As we move farther up the scale of shifting risk from the owner/client to the contractor, we have the Profit & Loss contracts and its many versions. The pure profit and loss contract is very similar to a lease arrangement; however, the owner/client typically pays for all overhead (heat, light, space, maintenance and upkeep) and capital expenditures (equipment, furnishings).  In this arrangement, the contractor takes most of the risks of losses and may take most or all of the profits, depending on whether a profit split or profit cap arrangement has been established.

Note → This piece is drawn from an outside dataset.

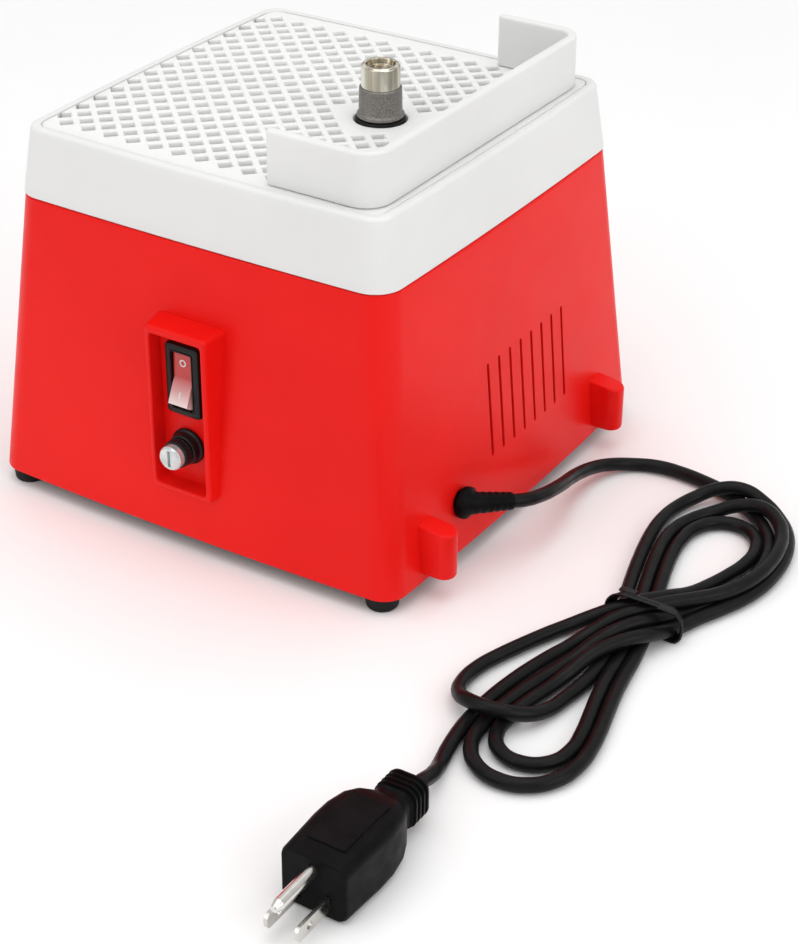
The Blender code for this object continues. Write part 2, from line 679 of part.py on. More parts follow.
def strain_relief():
    """The moulded relief: a grooved neck through the wall, then a tapered tail that leans and droops."""
    wall = Vector((GLAND[0], WALL_FACE_Y, GLAND[1]))
    level = math.cos(RELIEF_DROOP)
    lean = Vector((-math.sin(RELIEF_LEAN) * level, math.cos(RELIEF_LEAN) * level, -math.sin(RELIEF_DROOP)))
    neck = [
        (-11, 5.2), (-6.4, 5.2), (-6.4, 7.2), (-4.2, 7.2), (-4.2, 5.2), (0.6, 5.2), (0.6, 7.2), (3.0, 7.2),
        (4.4, 6.0),
    ]
    tail = [(3.0, 5.6), (8.0, 5.2), (RELIEF_LENGTH / MM, 4.5)]
    stations = [(wall + Vector((0, s * MM, 0)), Vector((0, 1, 0)), r * MM) for s, r in neck]
    root = wall + Vector((0, 3.2 * MM, 0))
    stations += [(root + lean * s * MM, lean, r * MM) for s, r in tail]
    rings = []
    for centre, heading, radius in stations:
        across = heading.cross(Vector((0, 0, 1))).normalized()
        up = across.cross(heading)
        turn = [2 * math.pi * i / 20 for i in range(20)]
        rings.append([centre + radius * (math.cos(a) * across + math.sin(a) * up) for a in turn])
    relief = add_object("strain_relief", lofted(rings), black_rubber())
    tip = root + lean * RELIEF_LENGTH
    socket = turned(rod_profile(CORD_R + 2 * GAP, -6 * MM, 4 * MM), 16)
    bmesh.ops.rotate(socket, verts=socket.verts, matrix=lean.to_track_quat("Z", "Y").to_matrix())
    cut(relief, cutter("relief_socket", socket, tip))
    inner = laid_along_y(turned(rod_profile(CORD_R + GAP, -15 * MM, -5 * MM), 16))
    cut(relief, cutter("relief_inner_socket", inner, wall))
    return [tuple((root + lean * (RELIEF_LENGTH + s * MM)) / MM) for s in (-5.5, 0, 5)]


def mains_lead():
    """The free cord: relief to hank, the tied hank, and hank to plug."""
    start = strain_relief()
    cable("power_cord", in_mm([*start, *LEAD_ROUTE]), CORD_R, black_rubber())
    cable("cord_tail", in_mm(TAIL_ROUTE), CORD_R, black_rubber(), TAIL_STEP)
    hank()
    plug()


def hank_outline():
    """The hank's outer shape in plan: round ends, drawn in to a waist where the tie holds it."""
    reach = HANK_HALF_LENGTH - HANK_END_R
    waist = 9 * MM
    half = []
    for i in range(-3, 4):
        angle = math.pi / 2 * i / 3
        half.append((reach + HANK_END_R * math.cos(angle), HANK_END_R * math.sin(angle) - HANK_SKEW))
    right = half + [(waist, HANK_WAIST_R)]
    plan = [(waist, -HANK_WAIST_R), *right]
    return plan + [(-x, -y) for x, y in plan]


def hank():
    """The figure-eight hank as one solid, and the tie over its waist."""
    plan = hank_outline()
    solid = lofted([[(x, y, z) for x, y in plan] for z in (0.2 * MM, HANK_HEIGHT)])
    origin = (*HANK_CENTRE, 0)
    add_object("cord_hank", solid, black_rubber(), origin=origin)
    side = HANK_WAIST_R + GAP
    top = HANK_HEIGHT + GAP
    thick = 1.8 * MM
    low, wide, high = 0.2 * MM, side + thick, top + thick
    outer = [(-wide, low), (-wide, high), (wide, high), (wide, low)]
    inner = [(side, low), (side, top), (-side, top), (-side, low)]
    strap = lofted([[(x, y, z) for y, z in outer + inner] for x in (-3 * MM, 3 * MM)])
    add_object("cord_tie", strap, black_plastic(), origin=origin)


def plug():
    """The moulded mains plug: a body that narrows to a ribbed collar, two blades and a ground pin."""
    axis_y, axis_z = PLUG_AXIS
    sections = [
        (PLUG_BACK_X, 5.0, 5.0, -2.0),
        (PLUG_BACK_X + 4 * MM, 8.0, 8.0, -1.5),
        (PLUG_BACK_X + 13 * MM, 8.6, 8.6, -1.0),
        (PLUG_BACK_X + 17 * MM, 7.4, 7.8, -1.0),
        (PLUG_BACK_X + 28 * MM, 11.5, 11.8, 0.0),
        (PLUG_BACK_X + 44 * MM, 13.2, 12.8, 0.0),
        (PLUG_FACE_X, 12.6, 12.4, 0.0),
    ]
    rings = []
    for x, half_y, half_z, lift in sections:
        plan = plan_outline(half_y * MM, half_z * MM, min(half_y, half_z) * 0.55 * MM, 0.0, 3, 1)
        rings.append([(x, axis_y + u, axis_z + lift * MM + v) for u, v in plan])
    body = add_object("plug_body", lofted(rings), black_rubber())
    bore_end = PLUG_BACK_X + 10 * MM
    bore = laid_along_x(turned(rod_profile(CORD_R + GAP, -5 * MM, bore_end - PLUG_BACK_X), 16))
    cut(body, cutter("plug_bore", bore, (PLUG_BACK_X, axis_y, axis_z - 2 * MM)))
    for name, y in (("blade_left", axis_y - 6.35 * MM), ("blade_right", axis_y + 6.35 * MM)):
        low = axis_z - 8.2 * MM
        high = low + 6.3 * MM
        pocket_low = (PLUG_FACE_X - 8 * MM, y - 1.1 * MM, low - GAP)
        pocket_high = (PLUG_FACE_X + MM, y + 1.1 * MM, high + GAP)
        cut(body, cutter("pocket_" + name, box(pocket_low, pocket_high)))
        blade_low = (PLUG_FACE_X - 7.7 * MM, y - 0.75 * MM, low)
        blade = box(blade_low, (PLUG_FACE_X + 18.2 * MM, y + 0.75 * MM, high))
        piece = add_object(name, blade, steel())
        eye = laid_along_y(turned(rod_profile(1.6 * MM, -3 * MM, 3 * MM), 12))
        cut(piece, cutter("eye_" + name, eye, (PLUG_FACE_X + 12.5 * MM, y, low + 3.15 * MM)))
    pin_z = axis_z + 6.9 * MM
    pocket = laid_along_x(turned(rod_profile(2.7 * MM, -8 * MM, MM), 16))
    cut(body, cutter("pocket_ground_pin", pocket, (PLUG_FACE_X, axis_y, pin_z)))
    pin = [(0, -7.7), (2.4, -7.7), (2.4, 18.5), (1.9, 20.3), (0, 21)]
    profile = [(r * MM, z * MM) for r, z in pin]
    add_object("ground_pin", laid_along_x(turned(profile, 16)), steel(), origin=(PLUG_FACE_X, axis_y, pin_z))


def main():
    clear_scene()
    pivot("machine", MACHINE_SHIFT)
    housing()
    base_and_feet()
    water_tray()
    worktop_grid()
    splash_guard()
    bit_and_spindle(pivot("spindle_axis", (*AXIS, 0)))
    motor()
    switch_parts()
    fuse_parts()
    internal_leads()
    mains_lead()


main()
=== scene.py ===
"""Looks of the bench glass grinder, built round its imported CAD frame.

Every piece is drawn in millimetres in the machine's own frame, whose origin is on the bench under
the middle of the housing: +X to the switch pod, +Y to the splash guard and the cord, +Z up."""

import json
import math

import bmesh
import bpy
import numpy as np
from mathutils import Matrix, Vector


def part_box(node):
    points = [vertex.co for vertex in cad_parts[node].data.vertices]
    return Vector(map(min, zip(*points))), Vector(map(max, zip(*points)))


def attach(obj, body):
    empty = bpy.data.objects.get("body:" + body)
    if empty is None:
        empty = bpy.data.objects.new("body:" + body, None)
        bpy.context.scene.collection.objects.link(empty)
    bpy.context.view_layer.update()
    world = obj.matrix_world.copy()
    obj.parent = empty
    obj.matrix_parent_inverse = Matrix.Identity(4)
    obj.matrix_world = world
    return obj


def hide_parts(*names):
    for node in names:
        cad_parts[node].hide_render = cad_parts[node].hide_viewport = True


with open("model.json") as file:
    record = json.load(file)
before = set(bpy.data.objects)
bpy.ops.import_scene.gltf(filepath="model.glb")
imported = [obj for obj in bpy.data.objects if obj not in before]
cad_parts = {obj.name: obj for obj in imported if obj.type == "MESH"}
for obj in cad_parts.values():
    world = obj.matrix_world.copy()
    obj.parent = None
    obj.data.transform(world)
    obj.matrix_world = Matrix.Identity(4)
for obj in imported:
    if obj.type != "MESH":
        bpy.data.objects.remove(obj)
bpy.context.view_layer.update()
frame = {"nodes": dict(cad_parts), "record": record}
NODES = frame["nodes"]
MM = 0.001
tray_low, tray_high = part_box("water_tray")
ORIGIN = Vector(((tray_low.x + tray_high.x) / 2, (tray_low.y + tray_high.y) / 2, 0.0))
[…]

Whichever arrangement is in place, the most successful programs are those that provide an opportunity for steady income to the contractor and strong control by the owner/client of the expenses necessary for this important benefit for its employees.  What you see as the consumer is the operator’s skill in encouraging you to purchase meals from them, with creative menu items that are freshly prepared for you.  If all the contract conditions are correct, it is a true win for the owner/client, the  foodservice contractor, and most importantly, for you.